Exercise – Your task is to gather the lines below that hold the string "this".

Entries from a dataset
***
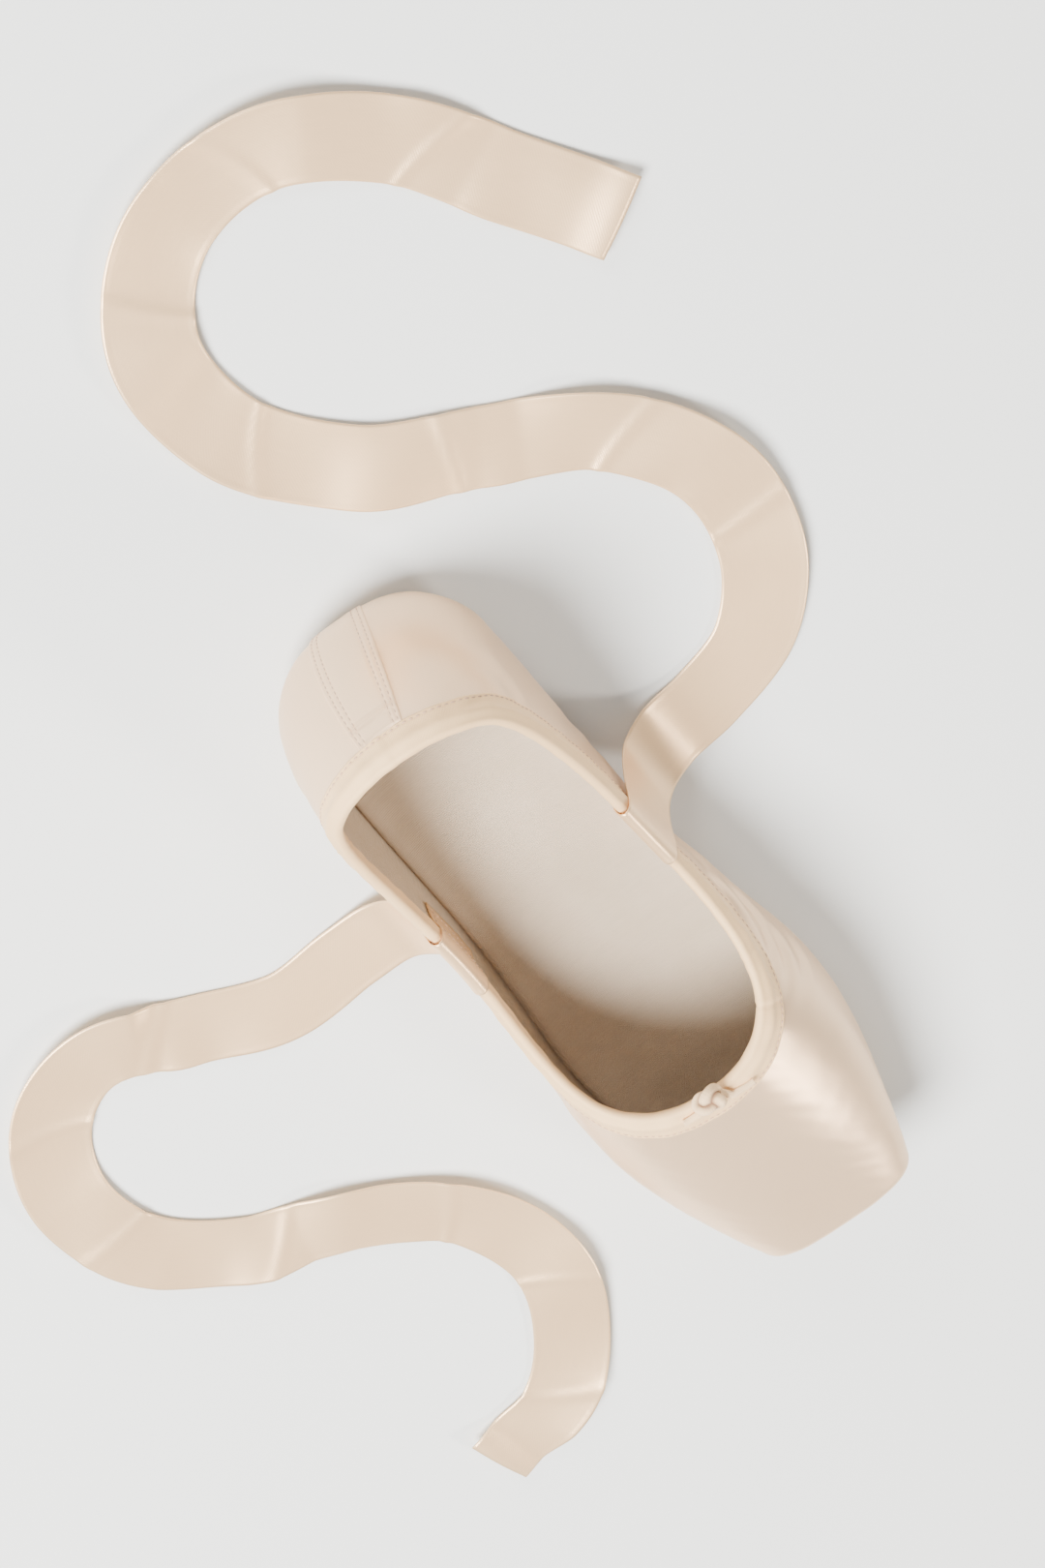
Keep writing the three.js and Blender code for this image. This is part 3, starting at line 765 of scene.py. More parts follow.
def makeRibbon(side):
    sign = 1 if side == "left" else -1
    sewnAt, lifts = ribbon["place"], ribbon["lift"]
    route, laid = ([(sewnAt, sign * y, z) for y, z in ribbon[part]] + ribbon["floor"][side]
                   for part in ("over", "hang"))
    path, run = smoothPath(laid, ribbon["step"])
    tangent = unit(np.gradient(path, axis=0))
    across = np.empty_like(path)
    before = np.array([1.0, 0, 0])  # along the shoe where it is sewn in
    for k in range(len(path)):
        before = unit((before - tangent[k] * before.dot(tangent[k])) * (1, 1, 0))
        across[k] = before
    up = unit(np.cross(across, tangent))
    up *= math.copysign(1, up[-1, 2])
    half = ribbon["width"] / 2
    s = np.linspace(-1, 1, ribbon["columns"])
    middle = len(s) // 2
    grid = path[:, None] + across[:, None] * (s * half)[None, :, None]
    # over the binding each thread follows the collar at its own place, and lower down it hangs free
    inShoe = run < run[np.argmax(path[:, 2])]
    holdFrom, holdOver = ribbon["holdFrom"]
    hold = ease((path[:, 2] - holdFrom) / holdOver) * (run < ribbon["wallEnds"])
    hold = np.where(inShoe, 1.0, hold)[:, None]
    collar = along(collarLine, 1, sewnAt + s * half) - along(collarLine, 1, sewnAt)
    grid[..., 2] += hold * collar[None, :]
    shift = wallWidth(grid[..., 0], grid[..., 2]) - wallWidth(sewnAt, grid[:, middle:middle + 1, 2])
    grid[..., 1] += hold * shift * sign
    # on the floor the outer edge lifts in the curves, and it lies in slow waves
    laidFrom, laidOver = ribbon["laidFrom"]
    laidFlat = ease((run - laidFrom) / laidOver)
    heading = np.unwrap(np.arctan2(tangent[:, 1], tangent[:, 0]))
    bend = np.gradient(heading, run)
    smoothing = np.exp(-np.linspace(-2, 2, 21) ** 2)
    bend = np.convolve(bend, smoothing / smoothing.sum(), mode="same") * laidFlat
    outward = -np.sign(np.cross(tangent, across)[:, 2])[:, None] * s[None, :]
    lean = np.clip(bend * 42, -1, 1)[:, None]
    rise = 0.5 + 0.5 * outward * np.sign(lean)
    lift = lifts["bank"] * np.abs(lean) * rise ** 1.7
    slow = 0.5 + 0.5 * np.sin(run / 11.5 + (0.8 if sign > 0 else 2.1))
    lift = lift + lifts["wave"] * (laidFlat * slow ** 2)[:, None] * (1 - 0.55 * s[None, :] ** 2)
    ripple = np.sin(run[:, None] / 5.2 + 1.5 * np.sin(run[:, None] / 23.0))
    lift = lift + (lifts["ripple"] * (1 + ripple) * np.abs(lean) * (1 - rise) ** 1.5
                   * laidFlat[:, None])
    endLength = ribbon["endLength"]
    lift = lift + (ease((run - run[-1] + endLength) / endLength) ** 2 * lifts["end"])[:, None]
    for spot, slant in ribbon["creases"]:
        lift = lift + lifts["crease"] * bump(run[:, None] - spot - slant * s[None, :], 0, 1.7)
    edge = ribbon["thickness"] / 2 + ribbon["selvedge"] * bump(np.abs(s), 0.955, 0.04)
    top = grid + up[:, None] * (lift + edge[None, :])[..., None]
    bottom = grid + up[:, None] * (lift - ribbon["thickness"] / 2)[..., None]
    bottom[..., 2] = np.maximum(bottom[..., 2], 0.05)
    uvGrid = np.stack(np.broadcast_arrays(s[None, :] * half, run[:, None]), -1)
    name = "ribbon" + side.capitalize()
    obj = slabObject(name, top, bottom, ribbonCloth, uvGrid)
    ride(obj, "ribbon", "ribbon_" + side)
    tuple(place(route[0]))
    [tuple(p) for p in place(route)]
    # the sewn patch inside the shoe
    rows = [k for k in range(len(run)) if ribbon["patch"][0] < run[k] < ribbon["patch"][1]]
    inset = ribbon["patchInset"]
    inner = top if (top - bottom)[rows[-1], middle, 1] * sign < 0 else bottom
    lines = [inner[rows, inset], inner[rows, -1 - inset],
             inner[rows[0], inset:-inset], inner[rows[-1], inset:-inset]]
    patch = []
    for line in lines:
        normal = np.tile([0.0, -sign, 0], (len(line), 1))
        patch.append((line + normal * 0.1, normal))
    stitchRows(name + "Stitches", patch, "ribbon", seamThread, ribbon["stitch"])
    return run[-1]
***
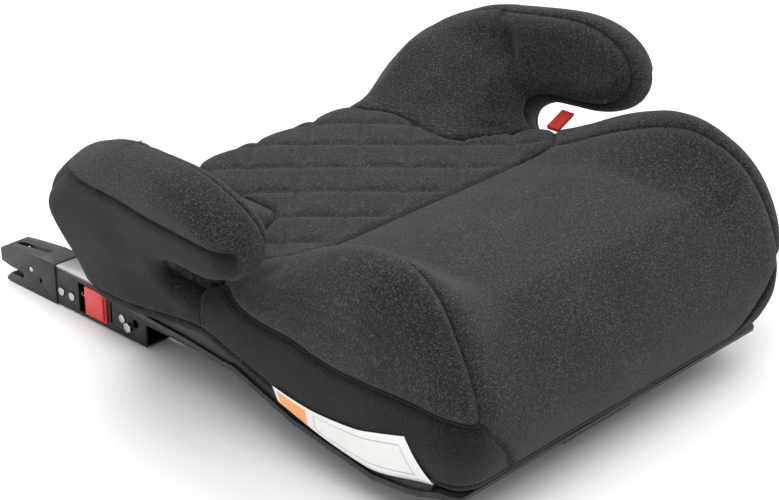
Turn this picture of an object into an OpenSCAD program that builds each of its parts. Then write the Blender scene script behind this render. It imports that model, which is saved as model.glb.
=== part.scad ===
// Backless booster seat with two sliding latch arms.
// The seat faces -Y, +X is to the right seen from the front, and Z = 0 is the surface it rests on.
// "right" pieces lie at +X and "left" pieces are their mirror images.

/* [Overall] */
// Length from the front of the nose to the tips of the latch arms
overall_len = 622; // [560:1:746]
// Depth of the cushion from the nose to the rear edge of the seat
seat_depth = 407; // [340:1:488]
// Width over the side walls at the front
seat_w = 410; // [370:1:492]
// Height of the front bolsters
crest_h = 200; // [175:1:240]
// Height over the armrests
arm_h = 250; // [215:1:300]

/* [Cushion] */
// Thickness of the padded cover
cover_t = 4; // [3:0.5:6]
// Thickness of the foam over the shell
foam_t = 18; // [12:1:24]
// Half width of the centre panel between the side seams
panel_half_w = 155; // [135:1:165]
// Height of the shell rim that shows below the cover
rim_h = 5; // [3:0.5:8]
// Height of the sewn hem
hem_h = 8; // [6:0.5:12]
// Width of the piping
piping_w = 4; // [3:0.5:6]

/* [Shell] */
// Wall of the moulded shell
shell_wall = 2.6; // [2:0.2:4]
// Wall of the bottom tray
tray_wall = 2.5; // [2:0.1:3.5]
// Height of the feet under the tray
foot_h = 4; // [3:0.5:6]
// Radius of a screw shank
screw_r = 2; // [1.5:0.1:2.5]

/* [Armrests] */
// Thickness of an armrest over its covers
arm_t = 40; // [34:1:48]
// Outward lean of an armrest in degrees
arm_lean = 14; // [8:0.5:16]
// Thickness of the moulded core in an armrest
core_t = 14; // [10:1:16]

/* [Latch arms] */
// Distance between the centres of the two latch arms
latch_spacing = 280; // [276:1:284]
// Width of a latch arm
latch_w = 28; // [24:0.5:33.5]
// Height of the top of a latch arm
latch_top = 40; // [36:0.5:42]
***
Complete output –
Keep writing the three.js and Blender code for this image. This is part 3, starting at line 765 of scene.py. More parts follow.
Turn this picture of an object into an OpenSCAD program that builds each of its parts. Then write the Blender scene script behind this render. It imports that model, which is saved as model.glb.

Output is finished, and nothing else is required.